Músico será denunciado por falsa testemunha

"Não existem contradições das testemunhas ou declarações confusas nas conversas telefônicas", diz o texto da sentença. A única declaração contrastante foi a do músico Jairo Chagas que, durante o seu depoimento, no dia 28 de setembro de 2017, negou ter assistido ao crime, embora tenha admitido o contrário em conversa interceptada. O procurador responsável pelo caso na época, Stefano Ammendola, havia pedido para que Jairo fosse denunciado por falso testemunho e a sentença acolheu o pedido.

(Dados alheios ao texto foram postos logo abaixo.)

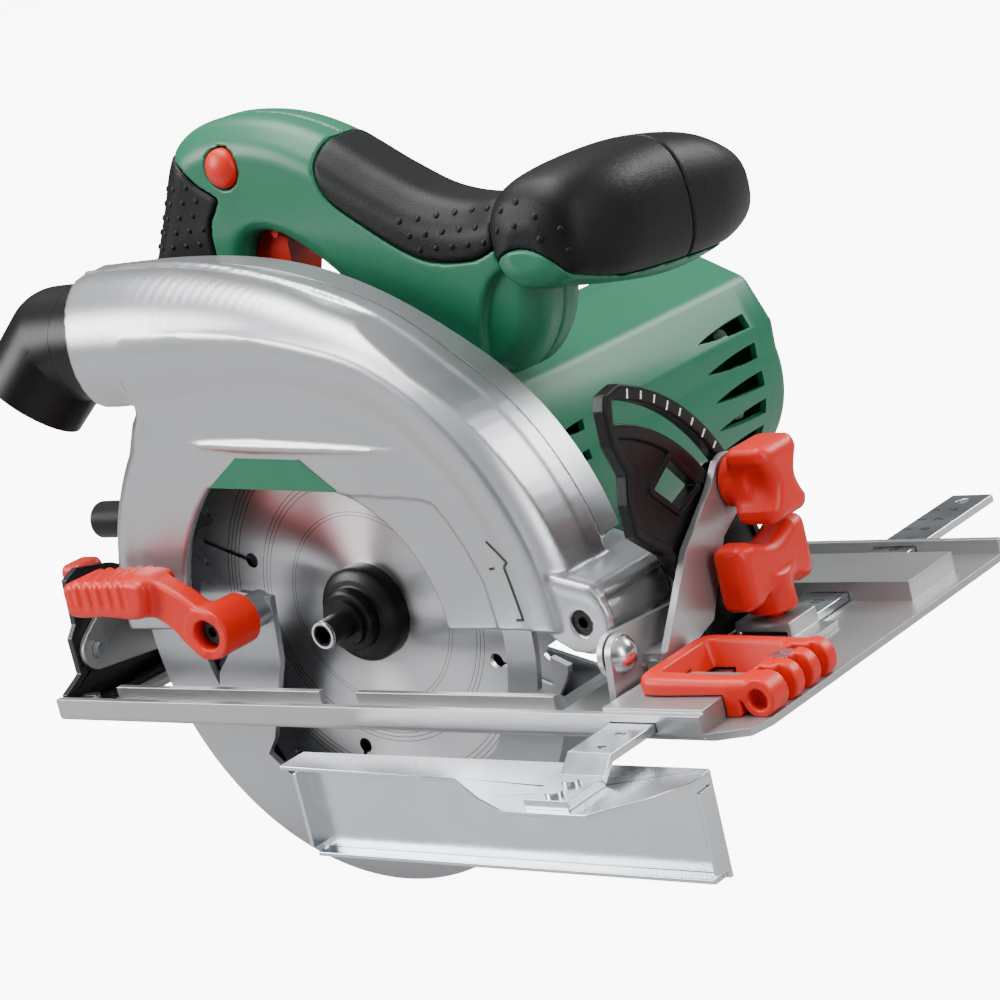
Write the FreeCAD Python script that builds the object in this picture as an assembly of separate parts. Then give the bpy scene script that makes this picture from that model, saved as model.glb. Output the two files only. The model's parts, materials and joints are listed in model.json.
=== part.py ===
import FreeCAD, Part
import math
import os

os.makedirs("parts", exist_ok=True)
V = FreeCAD.Vector

# Frame: X forward, Y from the blade towards the motor, Z up from the sole of the foot plate.

# blade and spindle
BLADE_R = 80.0
BLADE_T = 1.6
TOOTH_T = 2.4
TEETH = 24
CUT_DEPTH = 55.0
AXIS_Z = BLADE_R - CUT_DEPTH
NOSE_R = 10.0
BLADE_FIT = 0.04
FLANGE_R = 16.5
FLANGE_FACE_Y = -13.5
CLAMP_R = 4.0
CLAMP_HEAD_R = 4.8
CLAMP_END_Y = -25.5
SPINDLE_R = 7.5
SPINDLE_END_Y = 37.0

# gear pair and motor
MODULE = 1.25
GEAR_TEETH = 34
PINION_TEETH = 10
GEAR_DX = 12.0
CENTRES = MODULE * (GEAR_TEETH + PINION_TEETH) / 2.0
GEAR_DZ = math.sqrt(CENTRES ** 2 - GEAR_DX ** 2)
GEAR_Y0, GEAR_Y1 = 20.0, 27.0
PRESSURE = math.radians(20.0)
MESH_DEG = math.degrees(math.atan2(GEAR_DZ, GEAR_DX))
ADDENDUM, DEDENDUM = 0.8, 1.1
FLANK_GAP = 0.12
MOTOR_X, MOTOR_Z = GEAR_DX, AXIS_Z + GEAR_DZ
SHAFT_R = 4.0
MOTOR_R = 40.0
MOTOR_WALL, ROOF_ROUND = 2.5, 7.0
MOTOR_Y0, MOTOR_Y1, MOTOR_END_Y = 42.0, 176.0, 189.0
CHAMBER_R, SPINDLE_CASE_R = 37.0, 24.0
LOCK_Y = 28.0
RUN_FIT = 0.03

# foot plate
SHEET = 2.5
FOOT_X0, FOOT_X1 = -116.0, 172.0
FOOT_Y0, FOOT_Y1 = -44.0, 112.0
NEAR_LIP, FAR_LIP = 8.0, 7.5
SLOT_X0, SLOT_X1, SLOT_Y0, SLOT_Y1 = -98.0, 95.0, -29.0, 51.0
SCALE_SCREWS = [(111.5, 40.0), (111.5, 55.0)]
REAR_SCREWS = [(-107.0, -36.0), (-107.0, 10.0)]

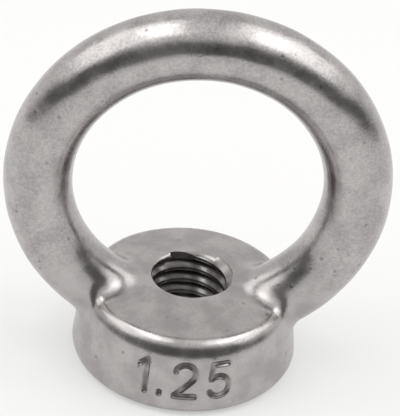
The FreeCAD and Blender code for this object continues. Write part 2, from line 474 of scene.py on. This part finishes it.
def make_blunt_start():
    """The tool that takes off the thread's thin first crest.

    It turns about a centre beside the hole's axis, so it cuts deep at one end and runs out at the other.
    """
    bottom, top = COLLAR_HEIGHT - BLUNT_DEPTH, COLLAR_HEIGHT + TOOL_REACH
    corners = [(BLUNT_INSIDE, bottom), (BLUNT_RADIUS, bottom), (BLUNT_RADIUS, top), (BLUNT_INSIDE, top)]
    bm = bmesh.new()
    verts = [bm.verts.new((across, 0, up)) for across, up in corners]
    bm.faces.new(verts)
    bmesh.ops.rotate(bm, verts=bm.verts, cent=(0, 0, 0), matrix=Matrix.Rotation(BLUNT_AZIMUTH, 3, "Z"))
    centre = (BLUNT_SHIFT * math.cos(BLUNT_AZIMUTH), BLUNT_SHIFT * math.sin(BLUNT_AZIMUTH), 0)
    turn(bm, bm.verts[:] + bm.edges[:] + bm.faces[:], BLUNT_STEPS, angle=BLUNT_SWEEP, centre=centre)
    bmesh.ops.recalc_face_normals(bm, faces=bm.faces)
    return make_object("blunt_start", bm)


def cut(skin, tools):
    """Cut the tools' forms out of the skin, one after another."""
    for tool in tools:
        step = skin.modifiers.new(tool.name, "BOOLEAN")
        step.operation = "DIFFERENCE"
        step.solver = "MANIFOLD"
        step.object = tool
    take_modifiers(skin)
    for tool in tools:
        bpy.data.objects.remove(tool)


# The painted shade in the hole: how dark it is deep down, the least share of that near the mouth, how far
# down it is full, the clean edge at the top, and the random streaks that it lies in.
THREAD_PAINTED_SHADE = 0.86
MOUTH_SHADE_SHARE = 0.62
FULL_SHADE_BELOW = 1.2 * MM
MOUTH_EDGE = 0.02 * MM
SHADE_STREAKS = 0.9
STREAK_SIZE = 0.9 * MM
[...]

Segundo o documento, "tal negação é, particularmente, incompatível com o conteúdo das conversas telefônicas interceptadas. Portanto, no que se refere às declarações que parecem falsas, pede-se que sejam transmitidas ao Ministério Público".

O colegiado de três juízes que analisou o caso não concedeu atenuantes aos acusados, visto que não houve "conduta positiva apreciável" por parte de Robinho e Falco, que teriam tentado ludibriar os investigadores.

"Ao contrário, o comportamento dos acusados, desde o início, se caracterizou por múltiplas e contínuas tentativas de impedir a apuração da verdade, por meio da busca de um acordo sobre as versões a serem feitas aos investigadores e com indicações precisas aos participantes sobre quais informações fornecer para embasar a tese defensiva", diz o texto.

Ao avaliar a personalidade dos acusados, a juíza frisou a necessidade de dar ênfase negativa aos tons e expressões usados nos comentários que descrevem a vítima. Para ela, os condenados usam contra a vítima termos humilhantes e desprezíveis, "sinais inequívocos de uma futura impunidade".